I wish politics was like that. Hey, maybe we’re both right. We need to tailor our choices to meet our most urgent needs. Instead, ask the government for some soup and a sandwich. They’ll take your money and build a wall. I demand Mexico make my sandwich. Welcome to my stream of liberal consciousness.


Such is life.


There is a certain joy in being able to create a complete and delicious meal that involves 5 ingredients: milk, butter, can of soup, bread, cheese. You’ve got all of those in your cupboard now. OK, maybe you don’t have the milk, butter, and cheese in your cupboard. Let me start that over. You’ve got a minority of those ingredients in your cupboard now. You’ve got the majority in your fridge.


Easy Tomato Soup and Grilled Cheese

Open can of tomato soup, pour into pan. Heat on medium. Fill can with milk. Sploosh around with a spoon to clear the sides of stubborn soup. Add to pan. Simmer until you your sandwich is done.


For the sandwich, lightly butter two slices of bread. Use your favorite. Really, use what’s in your cupboard. I use sourdough if I have it. I must warn you, butter or mayo the outside. If you butter (or mayo) only the inside, please just go somewhere and buy soup and a sandwich. Anyway, butter the outside. Some folks swear by using mayo on the outside. I’m not opposed. Both are solid. SOLID I SAY.


Place cheese in the middle. Use your favorite. I have a thing for pepper jack these days. Though, I gotta tell you a few slices of processed American cheese works great. Over medium heat on your favorite grill pan, toast both sides. It should take four or five minutes a side. Hey, I can’t tell you exactly. I don’t know how your burner works or how golden you like your sandwich.


In the words of Woodrow Wilson, “The government is not here to tell you how to like your grilled cheese. The government is here to facilitate your enjoying the freedoms of your grilled cheese.” I’ve placed a little wall around mine in case it’s muslim or harbors heroine instead of havarti. You can’t be too careful these days.


Here’s what you do if you’re going to make your own tomato soup – which I recommend. Ree Drummond has the best recipe for tomato soup. I’m going to borrow liberally from her. I lazy it up a bit. Where she spends her efforts using quality ingredients and time-tested cooking methods, well, I use my time posting pictures of cats on Twitter (@theloatiest).


Almost Her Tomato Soup

6 tablespoons of butter

1 medium white or yellow onion (again, you can’t trust the yellow ones – hence my wall)

About 28 ounces of crushed tomatoes (will requires maths at the grocery shelf)

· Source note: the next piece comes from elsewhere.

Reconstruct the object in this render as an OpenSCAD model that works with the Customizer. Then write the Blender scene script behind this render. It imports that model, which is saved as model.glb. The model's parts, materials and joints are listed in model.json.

46 ounce can or bottle of tomato juice

4 tablespoons of sugar

2 tablespoons dried basil

2 tablespoons dried parsley

1 cup sherry (your grandma used to get schnockered on this watching Perry Mason)

1 ½ cups heavy cream or milk


So, melt the butter in a large dutch oven. (note to self: don’t be crude here). Sweat the onions over medium heat for 10 minutes – or until you think you’re going to burn them. Add the crushed tomatoes, tomato juice, and sugar, basil and parsley. Simmer gently while you make your sandwich.


Make your sandwiches!!! See above.


When your sandwiches are done. Take the soup off the heat. Add sherry, milk and season with salt and pepper. Take your hand blender (note to you: get a hand blender), and puree it all together. I demand to be layered and depthful (not a word), so I like the long way best. The short way, nothing wrong with that. Just eat and enjoy your life.


The Masked Singer is on the DVR. I’m going to go watch. I’m definitely not the Bee, in case you were wondering.